REQUIRED WORK: Quote verbatim every line from the line containing "for number, (front, rear)" to the line containing "imported = [obj", inclusive of both, and no other line.

STORED DATA:

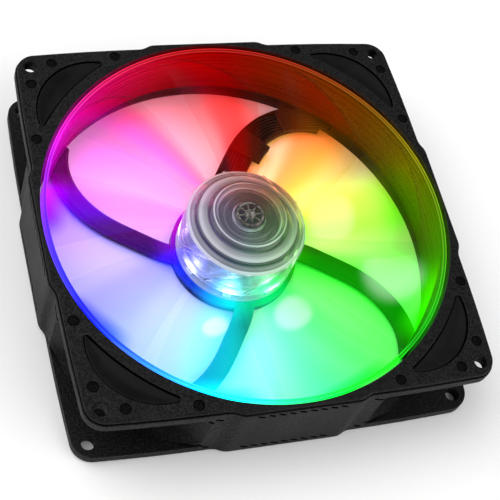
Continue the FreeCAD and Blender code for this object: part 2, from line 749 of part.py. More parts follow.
def shaft_bush():
    """Metal bush with a notched collar that locks it in the hub."""
    low, high = BUSH_COLLAR_Z
    body = disc(BUSH_RADIUS, YOKE_TOP - YOKE_PLATE, SHAFT_TOP)
    collar = disc(BUSH_COLLAR_RADIUS, low, high)
    notch = Part.makeCylinder(0.45, high - low, V(BUSH_COLLAR_RADIUS, 0, low))
    collar = collar.cut(Part.makeCompound(around(notch, BUSH_KNURLS)))
    return fuse([body, collar]).cut(disc(SHAFT_RADIUS, 0, DEPTH))


def hub():
    """Clear stepped cap: outer skirt, inner sleeve that grips the yoke, centre boss."""
    wall = 1.5
    sleeve = 1.2
    boss = 5.4
    shell = turned_profile([
        (0, YOKE_TOP), (boss, YOKE_TOP), (boss, 23.9), (11.0, 23.9), (YOKE_OUTER, 21.3),
        (YOKE_OUTER, 11.5), (YOKE_OUTER + sleeve, 11.5), (YOKE_OUTER + sleeve, 20.6),
        (HUB_RADIUS - wall, 20.2), (HUB_RADIUS - wall, HUB_BOTTOM), (HUB_RADIUS, HUB_BOTTOM),
        (HUB_RADIUS, HUB_SHOULDER), (HUB_RADIUS - 0.6, HUB_SHOULDER + 0.6), (17.7, 23.2), (17.3, 24.3),
        (13.9, 25.2), (13.4, 26.2), (12.2, HUB_TOP), (11.2, HUB_TOP), (10.8, 25.9), (5.7, 25.5),
        (5.2, 26.6), (4.4, 26.9), (0, 26.9)])
    return shell.cut(disc(SHAFT_RADIUS, 0, SHAFT_TOP)).cut(shaft_bush())


def blade_section(station):
    """Cambered section in a plane of constant X; the leading edge is the high +Y end."""
    x, chord, pitch, camber, sweep, mid_z = station
    a = math.radians(pitch)

    def place(s, n):
        return V(x, sweep + s * math.cos(a) - n * math.sin(a), mid_z + s * math.sin(a) + n * math.cos(a))

    half = chord / 2
    edge = BLADE_EDGE / 2
    thick = BLADE_THICKNESS / 2
    tail_top, head_top = place(-half, edge), place(half, edge)
    tail_low, head_low = place(-half, -edge), place(half, -edge)
    return Part.Wire([
        arc(tail_top, place(0, camber + thick), head_top), Part.makeLine(head_top, head_low),
        arc(head_low, place(0, camber - thick), tail_low), Part.makeLine(tail_low, tail_top)])


def blade():
    loft = Part.makeLoft([blade_section(s) for s in BLADE_STATIONS], True, False)
    limits = ring(HUB_RADIUS - 0.9, RING_INNER + 0.5, 0, DEPTH)
    return loft.common(limits)


def tip_ring():
    """Thin hoop with a slightly thicker bead at both ends."""
    bead = 1.2
    return turned_profile([
        (RING_INNER, RING_BOTTOM), (RING_OUTER, RING_BOTTOM), (RING_OUTER, RING_BOTTOM + bead),
        (RING_OUTER - RING_LIP, RING_BOTTOM + 2 * bead), (RING_OUTER - RING_LIP, RING_TOP - 2 * bead),
        (RING_OUTER, RING_TOP - bead), (RING_OUTER, RING_TOP), (RING_INNER, RING_TOP)])


def impeller():
    return fuse([hub(), tip_ring()] + around(blade(), BLADE_COUNT))


# ---- Output ---------------------------------------------------------------------------------
def main():
    os.makedirs("parts", exist_ok=True)
    shapes = {
        "frame": frame(),
        "bearing_tube": bearing_tube(),
        "sleeve_bearing": sleeve_bearing(),
        "oil_seal": oil_seal(),
        "thrust_plate": thrust_plate(),
        "retaining_ring": retaining_ring(),
        "shaft": shaft(),
        "stator_core": stator_core(),
        "lower_insulator": lower_insulator(),
        "upper_insulator": upper_insulator(),
        "motor_board": motor_board(),
        "hall_sensor": hall_sensor(),
        "driver_chip": driver_chip(),
        "capacitors": capacitors(),
        "led_board": led_board(),
        "leds": leds(),
        "motor_leads": leads(LED_LEAD_COUNT, MOTOR_LEAD_COUNT, 14.5),
        "led_leads": leads(0, LED_LEAD_COUNT, 18.0),
        "lead_socket": lead_socket(),
        "socket_pins": socket_pins(),
        "rear_label": rear_label(),
        "magnet_ring": magnet_ring(),
        "rotor_yoke": rotor_yoke(),
        "shaft_bush": shaft_bush(),
        "impeller": impeller(),
    }
    for number, (front, rear) in enumerate(zip(around(front_pad(), 4), around(rear_pad(), 4)), 1):
        shapes["front_pad_%d" % number] = front
        shapes["rear_pad_%d" % number] = rear
    for number, winding in enumerate(around(coil(), 4), 1):
        shapes["coil_%d" % number] = winding
    for name, shape in shapes.items():
        save(name, shape)


main()
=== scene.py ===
import colorsys
import json
import math
import random

import bmesh
import bpy
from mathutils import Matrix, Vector

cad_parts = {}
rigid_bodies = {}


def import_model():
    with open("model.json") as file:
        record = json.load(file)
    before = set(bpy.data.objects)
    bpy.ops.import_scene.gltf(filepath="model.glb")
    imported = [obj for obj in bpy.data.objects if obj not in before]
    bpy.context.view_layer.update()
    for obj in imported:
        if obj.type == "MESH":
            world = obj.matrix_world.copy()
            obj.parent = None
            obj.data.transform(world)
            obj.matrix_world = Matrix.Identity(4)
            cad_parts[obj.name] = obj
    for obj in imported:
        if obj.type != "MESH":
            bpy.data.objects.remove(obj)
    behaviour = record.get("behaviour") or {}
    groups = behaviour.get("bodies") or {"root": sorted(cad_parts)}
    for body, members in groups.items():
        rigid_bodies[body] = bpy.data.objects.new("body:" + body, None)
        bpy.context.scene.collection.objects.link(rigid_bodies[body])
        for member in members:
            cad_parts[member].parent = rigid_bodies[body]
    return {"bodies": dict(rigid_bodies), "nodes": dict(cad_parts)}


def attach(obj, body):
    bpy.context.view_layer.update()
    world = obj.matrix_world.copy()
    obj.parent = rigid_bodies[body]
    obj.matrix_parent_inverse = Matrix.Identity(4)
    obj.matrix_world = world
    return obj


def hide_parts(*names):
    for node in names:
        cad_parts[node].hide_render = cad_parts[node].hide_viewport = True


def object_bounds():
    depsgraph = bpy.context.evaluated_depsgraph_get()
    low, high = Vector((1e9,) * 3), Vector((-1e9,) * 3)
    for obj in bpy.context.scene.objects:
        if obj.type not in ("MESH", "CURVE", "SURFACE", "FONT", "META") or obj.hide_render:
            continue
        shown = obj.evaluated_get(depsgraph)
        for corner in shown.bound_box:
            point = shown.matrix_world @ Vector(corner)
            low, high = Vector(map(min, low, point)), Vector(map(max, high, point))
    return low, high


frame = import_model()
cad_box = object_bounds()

# Case fan lying on its rear face. Metres; +Z is the rotor axis and points to the intake face.
MM = 0.001
NODES = frame["nodes"]
HOUSING = frame["bodies"]["housing"]

# ---- Sizes shared with the CAD part, in millimetres -----------------------------------------
DEPTH = round((cad_box[1].z - cad_box[0].z) / MM, 2)
PAD_INNER_RADIUS = 72.6
PAD_ARC_CENTRE = 59.7
PAD_ARC_RADIUS = 20.9
PAD_POCKET_DEPTH = 2.2
HUB_RADIUS = 20.3
HUB_BOTTOM = 8.8
HUB_SHOULDER = 21.9
RING_INNER = 66.4
RING_OUTER = 67.6
RING_TOP = 28.2
STRUT_END = 66.5            # the struts run into the duct wall between these two radii
DUCT_RADIUS = 68.0
FLARE_EDGE = 71.8           # outer edge of the intake flare
FLARE_START = 22.0          # height at which it starts
LED_COUNT = 8
LED_FIRST_ANGLE = 22.5
LED_TOP = 6.4
BLADE_COUNT = 9
BLADE_START = -5.5          # direction of a blade's middle line: degrees at the axis, and per mm outwards
BLADE_SWEEP = 0.205
BOSS_RADIUS = 5.3

# ---- Light of the ring of LEDs --------------------------------------------------------------
DIM_ANGLE = 25.0            # direction in which the glow is weakest, in degrees from +X
TIP_DIM_ANGLE = 65.0        # direction in which the tips of the blades hardly glow
WHEEL_START = 78.0          # hue at +X, in degrees on the colour wheel
RING_BEND = (13.0, -60.0)   # unevenness of the wheel: degrees of hue, and where it is strongest
DISC_BEND = (-5.0, 18.0)
SCREEN_GAMMA = 2.2
TINT_ANGLE = 5.0            # direction in which the blades tint the light most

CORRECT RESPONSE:
    for number, (front, rear) in enumerate(zip(around(front_pad(), 4), around(rear_pad(), 4)), 1):
        shapes["front_pad_%d" % number] = front
        shapes["rear_pad_%d" % number] = rear
    for number, winding in enumerate(around(coil(), 4), 1):
        shapes["coil_%d" % number] = winding
    for name, shape in shapes.items():
        save(name, shape)


main()
=== scene.py ===
import colorsys
import json
import math
import random

import bmesh
import bpy
from mathutils import Matrix, Vector

cad_parts = {}
rigid_bodies = {}


def import_model():
    with open("model.json") as file:
        record = json.load(file)
    before = set(bpy.data.objects)
    bpy.ops.import_scene.gltf(filepath="model.glb")
    imported = [obj for obj in bpy.data.objects if obj not in before]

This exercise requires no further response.